- GIVEN PROBLEM
Write out the listing beneath this instruction in its entirety, exactly as it reads.

- SUPPLIED DATA
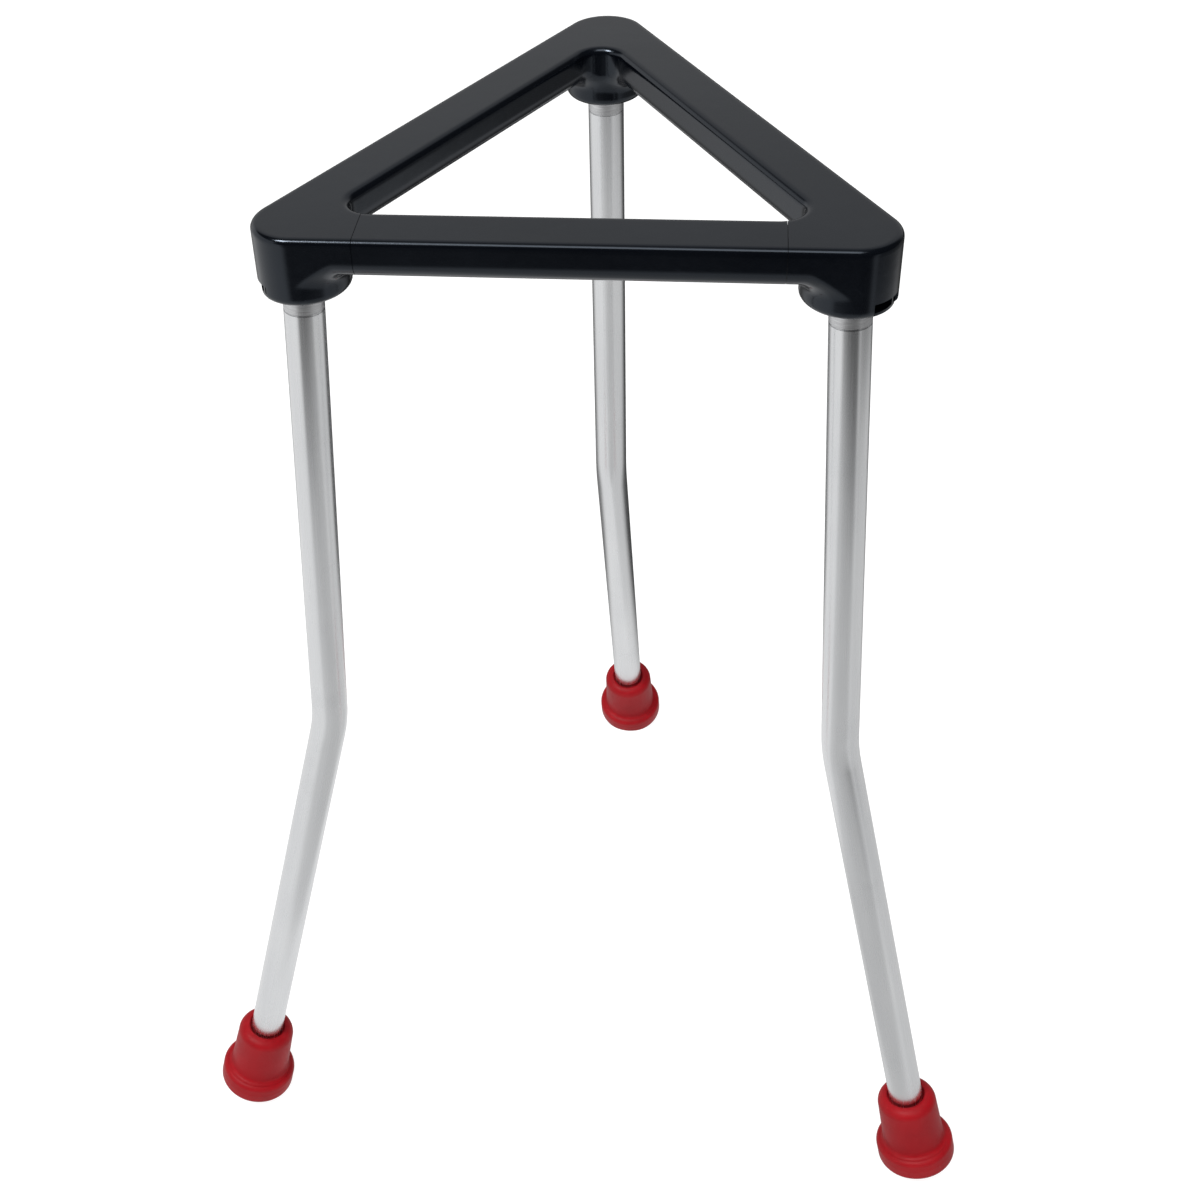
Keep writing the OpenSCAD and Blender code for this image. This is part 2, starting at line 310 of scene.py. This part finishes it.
def build_leg(name, angle):
    at, straight, arc, total = leg_stations()
    groove = LEG_TOP + RIM_AT + SCRIBE
    rings = [(0.0, TUBE_R - 0.3 * MM), (0.3 * MM, TUBE_R)]
    s = 2 * MM
    while s < groove - 0.4 * MM:
        rings.append((s, TUBE_R)); s += 2.5 * MM
    rings += [(groove, TUBE_R), (groove + 0.02 * MM, TUBE_R - 0.06 * MM),
              (groove + 0.48 * MM, TUBE_R - 0.06 * MM), (groove + 0.5 * MM, TUBE_R)]
    s = groove + 3 * MM
    while s < straight - 1 * MM:
        rings.append((s, TUBE_R)); s += 5 * MM
    n = 24
    rings += [(straight + arc * k / n, TUBE_R) for k in range(n + 1)]
    s = straight + arc + 4 * MM
    while s < total - 4 * MM:
        rings.append((s, TUBE_R)); s += 5 * MM
    rings += [(total - 0.3 * MM, TUBE_R), (total, TUBE_R - 0.3 * MM)]
    inner = [(total, TUBE_R - WALL)] + [(s, TUBE_R - WALL) for s, r in reversed(rings[1:-1]) if r == TUBE_R][::2] + [(0.0, TUBE_R - WALL)]
    loop = rings + inner
    SEG = 96
    m = leg_frame(angle)
    bm = bmesh.new()
    uvl = bm.loops.layers.uv.new("UVMap")
    verts = []
    for s, r in loop:
        local = m @ at(s)
        verts.append([bm.verts.new(local @ Vector((r * math.cos(2 * math.pi * k / SEG), r * math.sin(2 * math.pi * k / SEG), 0)))
                      for k in range(SEG)])
    count = len(loop)
    for i in range(count):
        j = (i + 1) % count
        for k in range(SEG):
            q = (k + 1) % SEG
            f = bm.faces.new((verts[i][k], verts[j][k], verts[j][q], verts[i][q]))
            for lp, (u, v) in zip(f.loops, ((k / SEG, loop[i][0]), (k / SEG, loop[j][0]), ((k + 1) / SEG, loop[j][0]), ((k + 1) / SEG, loop[i][0]))):
                lp[uvl].uv = (u, v)
    bmesh.ops.recalc_face_normals(bm, faces=bm.faces)
    o = add_mesh(name + "_tube", bm, TUBE, 50)
    return o


# ------------------------------------------------------------------ feet: revolved ferrules
def arc_points(cx, cy, r, a0, a1, n):
    return [(cx + r * math.cos(math.radians(a0 + (a1 - a0) * k / n)), cy + r * math.sin(math.radians(a0 + (a1 - a0) * k / n)))
            for k in range(n + 1)]


def foot_profile():
    fr, total = FLANGE_R, FLANGE_H + BODY_H
    pts = [(0.0, 0.0), (3 * MM, 0.0), (FLANGE_D / 2 - fr - 1.5 * MM, 0.0)]
    pts += arc_points(FLANGE_D / 2 - fr, fr, fr, -90, 0, 8)
    # the flange wall leans in a hair and carries a faint parting line
    pts += [(FLANGE_D / 2 - 0.02 * MM, FLANGE_H * 0.5 - 0.12 * MM), (FLANGE_D / 2 + 0.015 * MM - 0.02 * MM, FLANGE_H * 0.5),
            (FLANGE_D / 2 - 0.02 * MM, FLANGE_H * 0.5 + 0.12 * MM)]
    pts += arc_points(FLANGE_D / 2 - fr, FLANGE_H - fr, fr, 0, 78, 8)
    # concave run up to the body
    c = FOOT_COVE
    pts += arc_points(BODY_D / 2 + c, FLANGE_H + c, c, -100, -178, 8)
    steps = 8
    y0, y1 = FLANGE_H + c + 0.4 * MM, total - SHOULDER_R - 0.3 * MM
    for k in range(steps + 1):
        q = k / steps
        pts.append((BODY_D / 2 + (BODY_TOP_D - BODY_D) / 2 * q, y0 + (y1 - y0) * q))
    pts += arc_points(BODY_TOP_D / 2 - SHOULDER_R, total - SHOULDER_R, SHOULDER_R, 6, 84, 10)
    # lip, mouth and bore
    lip = TUBE_R + 0.5 * MM
    pts += [(lip + 0.45 * MM, total - 0.02 * MM), (lip + 0.12 * MM, total - 0.12 * MM), (lip, total - 0.35 * MM),
            (lip - 0.02 * MM, total - 1.0 * MM), (TUBE_R + 0.05 * MM, total - 1.25 * MM),
            (TUBE_R + 0.05 * MM, SOLE + 3 * MM), (TUBE_R + 0.05 * MM, SOLE - 0.2 * MM), (3 * MM, SOLE - 0.2 * MM), (0.0, SOLE - 0.2 * MM)]
    return pts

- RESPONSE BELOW
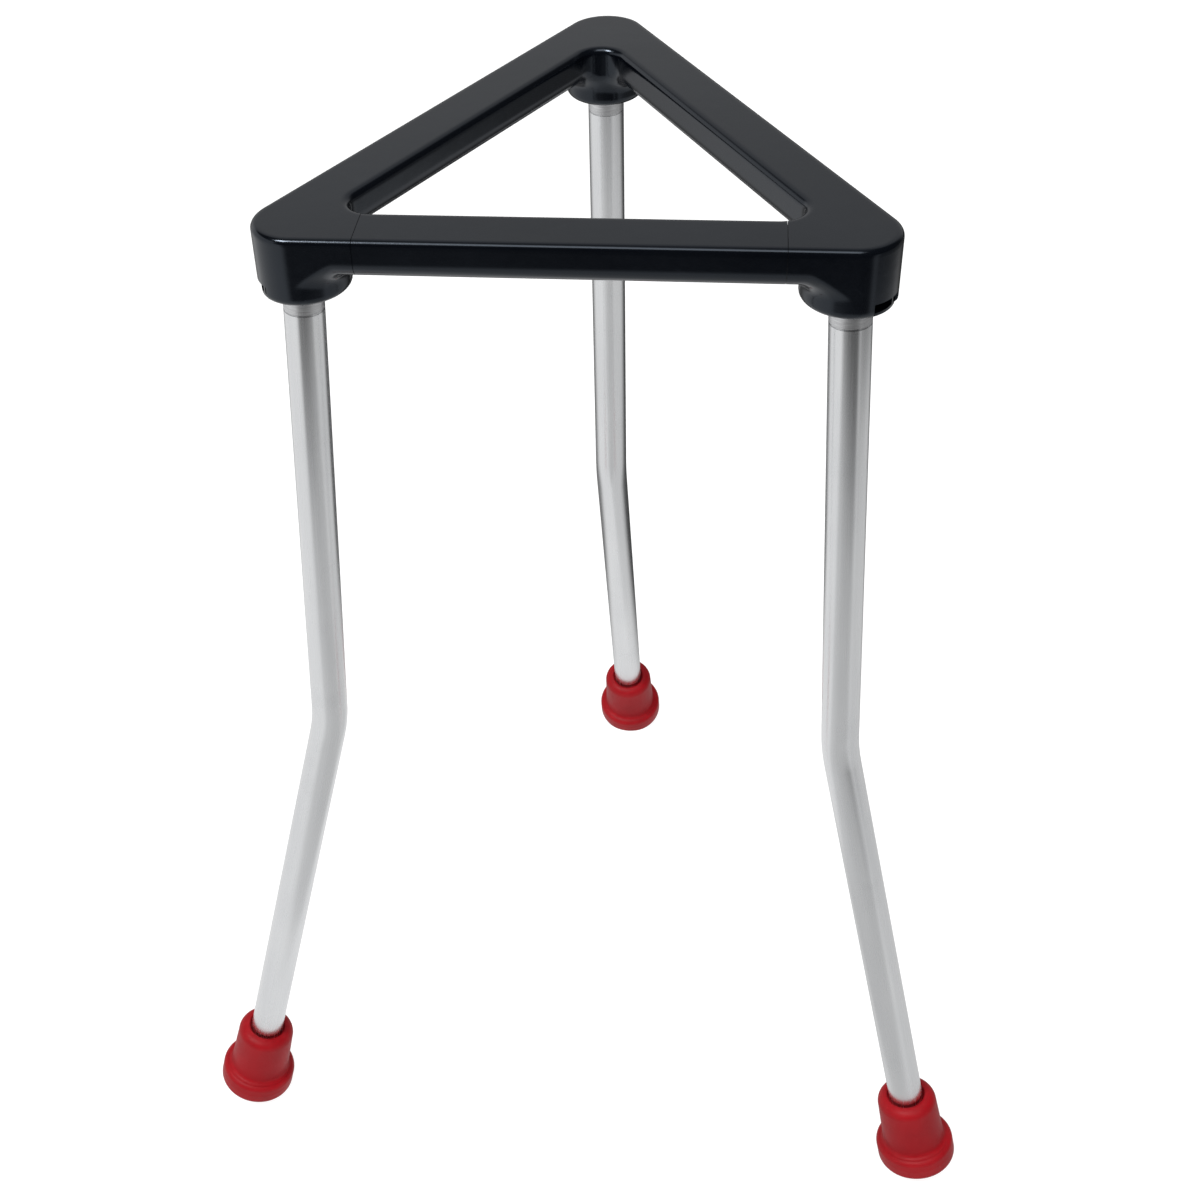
Keep writing the OpenSCAD and Blender code for this image. This is part 2, starting at line 310 of scene.py. This part finishes it.
def build_leg(name, angle):
    at, straight, arc, total = leg_stations()
    groove = LEG_TOP + RIM_AT + SCRIBE
    rings = [(0.0, TUBE_R - 0.3 * MM), (0.3 * MM, TUBE_R)]
    s = 2 * MM
    while s < groove - 0.4 * MM:
        rings.append((s, TUBE_R)); s += 2.5 * MM
    rings += [(groove, TUBE_R), (groove + 0.02 * MM, TUBE_R - 0.06 * MM),
              (groove + 0.48 * MM, TUBE_R - 0.06 * MM), (groove + 0.5 * MM, TUBE_R)]
    s = groove + 3 * MM
    while s < straight - 1 * MM:
        rings.append((s, TUBE_R)); s += 5 * MM
    n = 24
    rings += [(straight + arc * k / n, TUBE_R) for k in range(n + 1)]
    s = straight + arc + 4 * MM
    while s < total - 4 * MM:
        rings.append((s, TUBE_R)); s += 5 * MM
    rings += [(total - 0.3 * MM, TUBE_R), (total, TUBE_R - 0.3 * MM)]
    inner = [(total, TUBE_R - WALL)] + [(s, TUBE_R - WALL) for s, r in reversed(rings[1:-1]) if r == TUBE_R][::2] + [(0.0, TUBE_R - WALL)]
    loop = rings + inner
    SEG = 96
    m = leg_frame(angle)
    bm = bmesh.new()
    uvl = bm.loops.layers.uv.new("UVMap")
    verts = []
    for s, r in loop:
        local = m @ at(s)
        verts.append([bm.verts.new(local @ Vector((r * math.cos(2 * math.pi * k / SEG), r * math.sin(2 * math.pi * k / SEG), 0)))
                      for k in range(SEG)])
    count = len(loop)
    for i in range(count):
        j = (i + 1) % count
        for k in range(SEG):
            q = (k + 1) % SEG
            f = bm.faces.new((verts[i][k], verts[j][k], verts[j][q], verts[i][q]))
            for lp, (u, v) in zip(f.loops, ((k / SEG, loop[i][0]), (k / SEG, loop[j][0]), ((k + 1) / SEG, loop[j][0]), ((k + 1) / SEG, loop[i][0]))):
                lp[uvl].uv = (u, v)
    bmesh.ops.recalc_face_normals(bm, faces=bm.faces)
    o = add_mesh(name + "_tube", bm, TUBE, 50)
    return o


# ------------------------------------------------------------------ feet: revolved ferrules
def arc_points(cx, cy, r, a0, a1, n):
    return [(cx + r * math.cos(math.radians(a0 + (a1 - a0) * k / n)), cy + r * math.sin(math.radians(a0 + (a1 - a0) * k / n)))
            for k in range(n + 1)]


def foot_profile():
    fr, total = FLANGE_R, FLANGE_H + BODY_H
    pts = [(0.0, 0.0), (3 * MM, 0.0), (FLANGE_D / 2 - fr - 1.5 * MM, 0.0)]
    pts += arc_points(FLANGE_D / 2 - fr, fr, fr, -90, 0, 8)
    # the flange wall leans in a hair and carries a faint parting line
    pts += [(FLANGE_D / 2 - 0.02 * MM, FLANGE_H * 0.5 - 0.12 * MM), (FLANGE_D / 2 + 0.015 * MM - 0.02 * MM, FLANGE_H * 0.5),
            (FLANGE_D / 2 - 0.02 * MM, FLANGE_H * 0.5 + 0.12 * MM)]
    pts += arc_points(FLANGE_D / 2 - fr, FLANGE_H - fr, fr, 0, 78, 8)
    # concave run up to the body
    c = FOOT_COVE
    pts += arc_points(BODY_D / 2 + c, FLANGE_H + c, c, -100, -178, 8)
    steps = 8
    y0, y1 = FLANGE_H + c + 0.4 * MM, total - SHOULDER_R - 0.3 * MM
    for k in range(steps + 1):
        q = k / steps
        pts.append((BODY_D / 2 + (BODY_TOP_D - BODY_D) / 2 * q, y0 + (y1 - y0) * q))
    pts += arc_points(BODY_TOP_D / 2 - SHOULDER_R, total - SHOULDER_R, SHOULDER_R, 6, 84, 10)
    # lip, mouth and bore
    lip = TUBE_R + 0.5 * MM
    pts += [(lip + 0.45 * MM, total - 0.02 * MM), (lip + 0.12 * MM, total - 0.12 * MM), (lip, total - 0.35 * MM),
            (lip - 0.02 * MM, total - 1.0 * MM), (TUBE_R + 0.05 * MM, total - 1.25 * MM),
            (TUBE_R + 0.05 * MM, SOLE + 3 * MM), (TUBE_R + 0.05 * MM, SOLE - 0.2 * MM), (3 * MM, SOLE - 0.2 * MM), (0.0, SOLE - 0.2 * MM)]
    return pts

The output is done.